Repeat exactly the lines running from the line that contains "a plane that" to the line that contains "obj.parent = empty"; include both ends and add nothing.
+--
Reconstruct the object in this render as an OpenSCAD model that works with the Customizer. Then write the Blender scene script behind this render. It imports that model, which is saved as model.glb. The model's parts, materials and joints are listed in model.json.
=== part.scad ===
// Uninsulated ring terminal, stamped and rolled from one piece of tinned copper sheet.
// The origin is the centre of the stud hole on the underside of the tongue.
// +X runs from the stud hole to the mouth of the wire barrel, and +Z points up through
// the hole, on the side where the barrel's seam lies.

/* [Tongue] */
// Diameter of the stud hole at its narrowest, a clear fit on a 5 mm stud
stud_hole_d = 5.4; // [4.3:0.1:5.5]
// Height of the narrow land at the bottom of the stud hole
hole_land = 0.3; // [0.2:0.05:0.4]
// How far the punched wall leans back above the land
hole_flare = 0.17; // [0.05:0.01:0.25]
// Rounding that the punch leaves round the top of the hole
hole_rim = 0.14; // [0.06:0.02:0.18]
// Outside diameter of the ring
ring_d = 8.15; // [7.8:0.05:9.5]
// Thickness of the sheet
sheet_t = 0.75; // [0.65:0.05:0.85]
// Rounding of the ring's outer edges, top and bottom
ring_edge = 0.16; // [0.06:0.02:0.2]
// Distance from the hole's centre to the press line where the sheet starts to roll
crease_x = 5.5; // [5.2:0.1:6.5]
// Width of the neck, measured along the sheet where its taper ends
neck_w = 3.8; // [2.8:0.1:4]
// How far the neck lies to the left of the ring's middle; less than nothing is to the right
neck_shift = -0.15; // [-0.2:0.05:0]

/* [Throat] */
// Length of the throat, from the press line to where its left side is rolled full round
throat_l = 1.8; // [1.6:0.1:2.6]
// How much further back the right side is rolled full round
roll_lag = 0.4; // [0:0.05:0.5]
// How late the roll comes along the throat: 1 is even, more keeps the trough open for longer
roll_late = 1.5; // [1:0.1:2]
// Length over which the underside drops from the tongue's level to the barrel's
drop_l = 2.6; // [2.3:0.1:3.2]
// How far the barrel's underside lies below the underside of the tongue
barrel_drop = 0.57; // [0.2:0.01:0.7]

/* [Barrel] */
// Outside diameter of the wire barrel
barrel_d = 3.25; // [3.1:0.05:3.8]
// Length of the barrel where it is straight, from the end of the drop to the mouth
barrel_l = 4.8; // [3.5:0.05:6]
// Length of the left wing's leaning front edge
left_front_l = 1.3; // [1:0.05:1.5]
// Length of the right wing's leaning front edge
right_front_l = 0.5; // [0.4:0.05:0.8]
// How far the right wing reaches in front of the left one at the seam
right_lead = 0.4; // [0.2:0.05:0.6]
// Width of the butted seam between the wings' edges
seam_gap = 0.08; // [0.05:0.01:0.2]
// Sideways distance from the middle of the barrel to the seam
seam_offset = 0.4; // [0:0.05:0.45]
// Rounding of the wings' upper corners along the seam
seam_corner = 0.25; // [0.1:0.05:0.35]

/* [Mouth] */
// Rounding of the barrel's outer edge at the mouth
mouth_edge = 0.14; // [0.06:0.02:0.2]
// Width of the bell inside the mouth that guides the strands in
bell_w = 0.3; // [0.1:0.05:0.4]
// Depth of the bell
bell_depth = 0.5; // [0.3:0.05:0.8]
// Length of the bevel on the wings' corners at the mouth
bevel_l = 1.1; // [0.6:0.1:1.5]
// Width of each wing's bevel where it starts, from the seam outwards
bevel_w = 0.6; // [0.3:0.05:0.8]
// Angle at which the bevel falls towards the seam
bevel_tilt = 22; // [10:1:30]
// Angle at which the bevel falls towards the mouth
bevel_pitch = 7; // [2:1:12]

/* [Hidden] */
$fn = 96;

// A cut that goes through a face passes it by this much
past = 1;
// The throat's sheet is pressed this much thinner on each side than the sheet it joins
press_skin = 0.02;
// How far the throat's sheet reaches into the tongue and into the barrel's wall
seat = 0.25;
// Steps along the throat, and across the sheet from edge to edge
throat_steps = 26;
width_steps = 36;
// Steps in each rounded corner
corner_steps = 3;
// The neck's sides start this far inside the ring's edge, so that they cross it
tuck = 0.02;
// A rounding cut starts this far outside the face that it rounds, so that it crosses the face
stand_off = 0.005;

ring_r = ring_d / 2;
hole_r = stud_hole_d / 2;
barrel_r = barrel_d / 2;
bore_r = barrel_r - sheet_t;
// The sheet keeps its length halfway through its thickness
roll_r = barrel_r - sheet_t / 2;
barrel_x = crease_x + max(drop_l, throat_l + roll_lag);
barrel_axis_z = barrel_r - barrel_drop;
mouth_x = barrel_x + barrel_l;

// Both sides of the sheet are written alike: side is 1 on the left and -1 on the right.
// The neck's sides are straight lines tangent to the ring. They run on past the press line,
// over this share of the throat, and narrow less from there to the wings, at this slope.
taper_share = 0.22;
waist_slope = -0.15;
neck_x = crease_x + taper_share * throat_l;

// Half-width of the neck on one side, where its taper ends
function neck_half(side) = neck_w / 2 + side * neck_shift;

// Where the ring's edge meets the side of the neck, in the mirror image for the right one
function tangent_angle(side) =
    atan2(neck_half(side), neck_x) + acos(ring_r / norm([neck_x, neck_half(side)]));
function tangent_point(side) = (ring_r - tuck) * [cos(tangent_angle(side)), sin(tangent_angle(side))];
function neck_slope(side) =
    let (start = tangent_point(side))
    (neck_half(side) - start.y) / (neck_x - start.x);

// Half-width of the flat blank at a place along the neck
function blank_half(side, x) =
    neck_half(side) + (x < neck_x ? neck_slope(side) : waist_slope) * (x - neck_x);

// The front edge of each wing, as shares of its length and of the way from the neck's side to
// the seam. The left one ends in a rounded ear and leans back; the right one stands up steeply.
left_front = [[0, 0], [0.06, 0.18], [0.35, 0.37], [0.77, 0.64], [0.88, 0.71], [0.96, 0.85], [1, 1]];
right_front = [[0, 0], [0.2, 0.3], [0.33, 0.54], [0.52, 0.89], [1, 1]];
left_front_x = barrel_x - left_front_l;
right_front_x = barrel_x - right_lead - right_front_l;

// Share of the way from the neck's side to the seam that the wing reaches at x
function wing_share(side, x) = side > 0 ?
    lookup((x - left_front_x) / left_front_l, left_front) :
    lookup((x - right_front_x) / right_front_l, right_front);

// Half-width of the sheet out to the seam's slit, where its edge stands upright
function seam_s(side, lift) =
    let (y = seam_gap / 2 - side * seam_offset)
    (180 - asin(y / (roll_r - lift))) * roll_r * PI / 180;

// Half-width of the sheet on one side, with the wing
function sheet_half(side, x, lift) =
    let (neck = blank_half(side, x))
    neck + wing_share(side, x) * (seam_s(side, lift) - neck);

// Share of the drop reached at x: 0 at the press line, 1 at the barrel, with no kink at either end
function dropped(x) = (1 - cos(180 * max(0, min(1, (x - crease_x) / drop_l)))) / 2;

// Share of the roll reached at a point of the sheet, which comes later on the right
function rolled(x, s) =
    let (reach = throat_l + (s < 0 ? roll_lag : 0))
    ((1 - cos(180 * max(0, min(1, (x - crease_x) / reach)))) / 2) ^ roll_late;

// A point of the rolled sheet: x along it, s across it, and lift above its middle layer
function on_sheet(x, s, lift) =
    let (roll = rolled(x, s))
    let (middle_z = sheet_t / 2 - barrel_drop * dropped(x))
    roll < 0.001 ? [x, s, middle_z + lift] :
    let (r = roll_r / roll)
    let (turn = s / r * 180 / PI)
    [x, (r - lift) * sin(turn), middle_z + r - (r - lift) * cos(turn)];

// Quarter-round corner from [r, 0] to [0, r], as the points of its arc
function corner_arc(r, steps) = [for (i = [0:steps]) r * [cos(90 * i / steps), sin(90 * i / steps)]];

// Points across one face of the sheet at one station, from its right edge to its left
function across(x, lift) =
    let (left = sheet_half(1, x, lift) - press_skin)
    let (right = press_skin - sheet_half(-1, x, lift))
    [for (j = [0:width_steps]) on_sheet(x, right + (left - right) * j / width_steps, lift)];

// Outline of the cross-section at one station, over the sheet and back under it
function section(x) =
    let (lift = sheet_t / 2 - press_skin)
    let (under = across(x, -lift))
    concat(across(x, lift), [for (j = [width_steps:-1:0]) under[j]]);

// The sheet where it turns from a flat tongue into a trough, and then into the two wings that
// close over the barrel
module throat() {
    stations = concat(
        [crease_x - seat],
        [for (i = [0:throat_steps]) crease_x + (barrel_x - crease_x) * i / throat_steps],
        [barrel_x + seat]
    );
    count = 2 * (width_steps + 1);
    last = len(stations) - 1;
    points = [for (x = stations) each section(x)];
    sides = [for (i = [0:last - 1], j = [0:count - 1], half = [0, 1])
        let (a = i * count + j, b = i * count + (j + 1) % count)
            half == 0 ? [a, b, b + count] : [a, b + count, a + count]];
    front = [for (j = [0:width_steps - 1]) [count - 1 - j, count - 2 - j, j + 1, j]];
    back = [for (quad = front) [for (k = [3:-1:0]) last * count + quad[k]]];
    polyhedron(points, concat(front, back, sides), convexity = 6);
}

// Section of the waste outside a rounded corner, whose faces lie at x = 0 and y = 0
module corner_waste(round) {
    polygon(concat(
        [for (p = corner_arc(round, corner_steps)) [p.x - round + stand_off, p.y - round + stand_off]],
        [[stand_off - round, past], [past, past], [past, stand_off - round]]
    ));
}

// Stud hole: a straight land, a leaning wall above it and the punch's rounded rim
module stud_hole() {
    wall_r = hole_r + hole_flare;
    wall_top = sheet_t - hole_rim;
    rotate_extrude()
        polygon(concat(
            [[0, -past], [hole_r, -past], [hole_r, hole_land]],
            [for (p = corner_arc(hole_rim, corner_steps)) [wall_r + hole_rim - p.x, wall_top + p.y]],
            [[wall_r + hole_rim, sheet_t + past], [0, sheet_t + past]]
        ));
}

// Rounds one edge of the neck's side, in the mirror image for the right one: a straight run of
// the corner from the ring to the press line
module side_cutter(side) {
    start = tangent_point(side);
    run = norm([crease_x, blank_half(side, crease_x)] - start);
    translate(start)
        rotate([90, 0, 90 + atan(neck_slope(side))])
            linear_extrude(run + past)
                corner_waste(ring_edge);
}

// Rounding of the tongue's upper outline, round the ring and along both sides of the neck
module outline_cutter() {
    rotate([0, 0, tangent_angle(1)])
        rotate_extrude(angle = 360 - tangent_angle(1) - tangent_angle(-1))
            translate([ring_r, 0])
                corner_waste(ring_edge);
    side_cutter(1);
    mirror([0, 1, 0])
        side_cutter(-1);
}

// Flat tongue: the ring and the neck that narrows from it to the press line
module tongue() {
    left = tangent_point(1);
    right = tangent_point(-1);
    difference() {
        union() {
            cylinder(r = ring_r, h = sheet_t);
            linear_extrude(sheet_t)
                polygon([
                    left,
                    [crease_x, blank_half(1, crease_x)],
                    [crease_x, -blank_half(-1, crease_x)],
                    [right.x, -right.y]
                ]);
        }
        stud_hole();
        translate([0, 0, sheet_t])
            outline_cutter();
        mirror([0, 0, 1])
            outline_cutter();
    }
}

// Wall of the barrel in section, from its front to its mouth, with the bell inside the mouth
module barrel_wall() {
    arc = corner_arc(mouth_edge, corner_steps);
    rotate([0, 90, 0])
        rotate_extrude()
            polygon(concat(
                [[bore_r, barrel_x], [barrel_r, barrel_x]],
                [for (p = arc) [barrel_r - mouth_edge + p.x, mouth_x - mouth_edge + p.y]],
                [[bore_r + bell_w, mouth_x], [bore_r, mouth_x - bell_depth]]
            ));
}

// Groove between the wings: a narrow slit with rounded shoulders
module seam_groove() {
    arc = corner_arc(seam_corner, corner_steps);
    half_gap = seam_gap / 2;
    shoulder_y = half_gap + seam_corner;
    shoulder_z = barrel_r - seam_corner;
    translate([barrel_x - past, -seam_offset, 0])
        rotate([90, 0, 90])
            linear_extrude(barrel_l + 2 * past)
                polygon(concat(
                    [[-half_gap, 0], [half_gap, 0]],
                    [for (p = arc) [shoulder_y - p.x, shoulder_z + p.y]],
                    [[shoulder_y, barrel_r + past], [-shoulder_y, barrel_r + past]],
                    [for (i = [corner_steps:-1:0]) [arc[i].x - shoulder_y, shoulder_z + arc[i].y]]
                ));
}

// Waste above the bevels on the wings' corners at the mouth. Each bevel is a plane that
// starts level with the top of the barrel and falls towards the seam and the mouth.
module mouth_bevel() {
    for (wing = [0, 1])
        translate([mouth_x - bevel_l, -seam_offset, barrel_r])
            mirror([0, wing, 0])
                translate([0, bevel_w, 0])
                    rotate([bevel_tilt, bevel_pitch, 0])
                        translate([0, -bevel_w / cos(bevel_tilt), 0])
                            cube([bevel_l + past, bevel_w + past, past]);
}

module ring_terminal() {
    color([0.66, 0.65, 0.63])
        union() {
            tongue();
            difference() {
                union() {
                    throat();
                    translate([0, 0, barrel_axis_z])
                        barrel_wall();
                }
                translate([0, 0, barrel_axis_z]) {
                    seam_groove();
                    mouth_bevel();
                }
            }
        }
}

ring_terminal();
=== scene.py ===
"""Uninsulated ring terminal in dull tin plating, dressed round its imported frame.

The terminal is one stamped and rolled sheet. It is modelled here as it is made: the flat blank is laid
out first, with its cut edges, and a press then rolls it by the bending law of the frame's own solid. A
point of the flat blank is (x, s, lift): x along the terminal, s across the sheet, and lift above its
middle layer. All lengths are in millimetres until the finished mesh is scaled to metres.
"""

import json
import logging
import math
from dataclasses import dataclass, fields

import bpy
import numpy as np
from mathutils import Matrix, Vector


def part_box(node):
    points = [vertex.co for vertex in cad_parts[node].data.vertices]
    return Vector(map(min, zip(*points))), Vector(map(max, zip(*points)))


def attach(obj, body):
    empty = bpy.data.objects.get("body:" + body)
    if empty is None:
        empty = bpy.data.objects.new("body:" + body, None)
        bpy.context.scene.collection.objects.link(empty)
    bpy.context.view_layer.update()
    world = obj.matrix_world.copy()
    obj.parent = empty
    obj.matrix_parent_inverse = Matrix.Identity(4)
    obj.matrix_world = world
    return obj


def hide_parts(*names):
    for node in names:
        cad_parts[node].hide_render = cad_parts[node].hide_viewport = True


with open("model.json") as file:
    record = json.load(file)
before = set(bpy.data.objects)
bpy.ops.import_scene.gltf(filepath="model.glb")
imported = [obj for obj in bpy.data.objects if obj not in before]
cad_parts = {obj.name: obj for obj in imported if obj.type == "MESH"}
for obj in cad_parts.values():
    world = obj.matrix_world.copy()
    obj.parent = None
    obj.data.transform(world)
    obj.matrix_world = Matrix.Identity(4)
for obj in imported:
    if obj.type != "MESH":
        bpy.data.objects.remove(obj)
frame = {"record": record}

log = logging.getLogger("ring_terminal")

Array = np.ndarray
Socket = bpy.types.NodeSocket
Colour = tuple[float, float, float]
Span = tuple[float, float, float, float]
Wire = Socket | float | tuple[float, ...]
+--
*The reply*
// Waste above the bevels on the wings' corners at the mouth. Each bevel is a plane that
// starts level with the top of the barrel and falls towards the seam and the mouth.
module mouth_bevel() {
    for (wing = [0, 1])
        translate([mouth_x - bevel_l, -seam_offset, barrel_r])
            mirror([0, wing, 0])
                translate([0, bevel_w, 0])
                    rotate([bevel_tilt, bevel_pitch, 0])
                        translate([0, -bevel_w / cos(bevel_tilt), 0])
                            cube([bevel_l + past, bevel_w + past, past]);
}

module ring_terminal() {
    color([0.66, 0.65, 0.63])
        union() {
            tongue();
            difference() {
                union() {
                    throat();
                    translate([0, 0, barrel_axis_z])
                        barrel_wall();
                }
                translate([0, 0, barrel_axis_z]) {
                    seam_groove();
                    mouth_bevel();
                }
            }
        }
}

ring_terminal();
=== scene.py ===
"""Uninsulated ring terminal in dull tin plating, dressed round its imported frame.

The terminal is one stamped and rolled sheet. It is modelled here as it is made: the flat blank is laid
out first, with its cut edges, and a press then rolls it by the bending law of the frame's own solid. A
point of the flat blank is (x, s, lift): x along the terminal, s across the sheet, and lift above its
middle layer. All lengths are in millimetres until the finished mesh is scaled to metres.
"""

import json
import logging
import math
from dataclasses import dataclass, fields

import bpy
import numpy as np
from mathutils import Matrix, Vector


def part_box(node):
    points = [vertex.co for vertex in cad_parts[node].data.vertices]
    return Vector(map(min, zip(*points))), Vector(map(max, zip(*points)))


def attach(obj, body):
    empty = bpy.data.objects.get("body:" + body)
    if empty is None:
        empty = bpy.data.objects.new("body:" + body, None)
        bpy.context.scene.collection.objects.link(empty)
    bpy.context.view_layer.update()
    world = obj.matrix_world.copy()
    obj.parent = empty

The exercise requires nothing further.